Siglos después, don Pedro Pineda estableció su finca al lado de Las Peñas, un sitio estratégico cerca de las trochas abiertas a través de la serranía del Nudo y de la ruta: Santa Rosa- El Chuzo- El Trébol-El Salado-Miracampo, por donde llegaron muchos de los colonizadores. Además, como el fundador también era guaquero, – tal como lo afirma Diego Franco en su columna Atalaya- tenía a la mano nada menos que los cementerios indígenas de Valencia. A su finca La llamó “La Pereza”, quizás para definir un sitio que invitaba al descanso y la contemplación, después de las duras jornadas de regreso desde Santa Rosa, en donde trocaba el almidón de hobambo por vituallas, o porque desde allí podía ver los progresos de su naciente aldea.
Además, ese territorio tiene sus propios mitos y leyendas. Solitarios, los montes de Las Brisas y El Prado están frente a frente, separados por una cuadra, y delimitan un escenario natural que sobrecoge. ¿Como se explica que hayan resistido durante 160 años a las hachas y los monocultivos? No sobra decir que han sido agujereados por los buscadores de tesoros, y asociados a sensaciones perturbadoras que han sacado despavoridos a más de uno de esos aprendices de Indiana Jones.
La más conocida de las leyendas mencionada en la publicación Marsella mágica escrita por Julio Laverde, Amparo Serna y Álvaro Valencia, trata de la huida de un cacique cargado de oro, perseguido por Jorge Robledo. El Cacique arrancó río Cauca abajo, y en el hoy llamado “chorro del chapetón” se libró de los españoles, porque naufragaron por la furia de las aguas. Cogió montaña arriba hacia el oriente, y llegó a Valencia en donde escondió sus tesoros.

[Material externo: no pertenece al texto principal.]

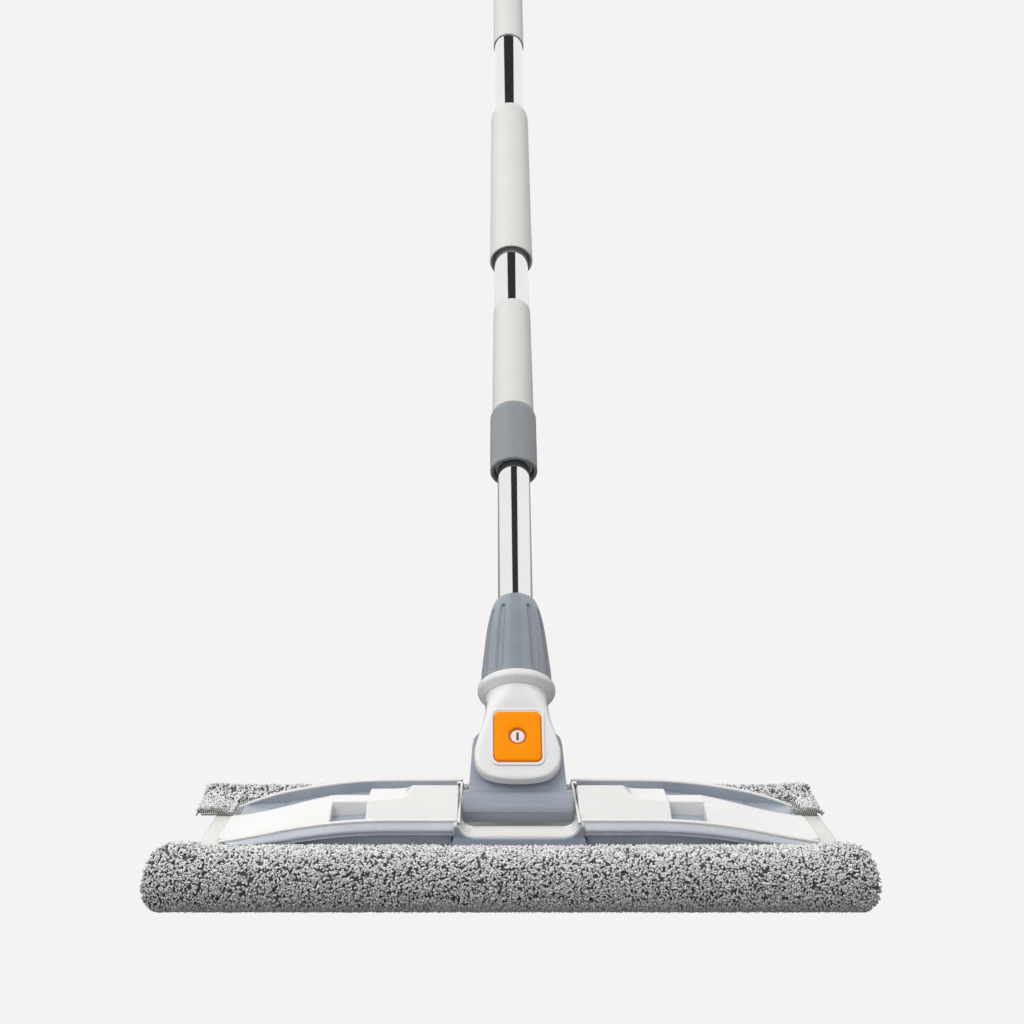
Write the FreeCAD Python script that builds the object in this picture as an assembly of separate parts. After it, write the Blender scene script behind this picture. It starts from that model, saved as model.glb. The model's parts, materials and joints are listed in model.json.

Un mito descrito por don Alfonso Ramírez, en Marsella y sus historias, dice que: “… en lo que hoy es el asentamiento entre el Alto de Valencia y el de Buenos Aires o Rumichaca, habitó un genio muy rico, portador de gran cantidad de oro, que partió la cuchilla y al mismo tiempo la bajó al nivel del asentamiento, en donde regó mucha cantidad de oro en las fuentes y en las tierras de esa comarca”. Este mito lo recrea Jorge Emilio Sierra en Historias y leyendas de pueblo.
Un chamán caminante nos contó que las indígenas calimas y patías hacían peregrinaciones hacia los nevados. Llegaban en balsas por el Cauca hasta el actual remanso de Beltrán y después por la cuenca de La Nona subían hasta Valencia, donde reposaban para continuar el camino. ¿Era, también, un sitio de descanso y espiritualidad? Puedo imaginarlos felices en la cima de Las Peñas, sonando sus cuernos de cabras monteses y con sus cantos vocálicos de alegría, al divisar los nevados del Ruiz y Santa Isabel, en donde rendirían tributo a sus deidades.
Con respecto a Las Peñas existen relatos de luces en las noches, de túneles y de apariciones que asustan a quienes transitan por la vía al Rayo. En Valencia, entonces, están los secretos de uno o varios pueblos indígenas que nos antecedieron en este territorio.
Si la colina de Milochenta es embrujo, la de Valencia está encantada. Ambas abrazan nuestro pueblo, y tienen respuestas para un turismo con marca de identidad. ¿Haremos algo al respecto?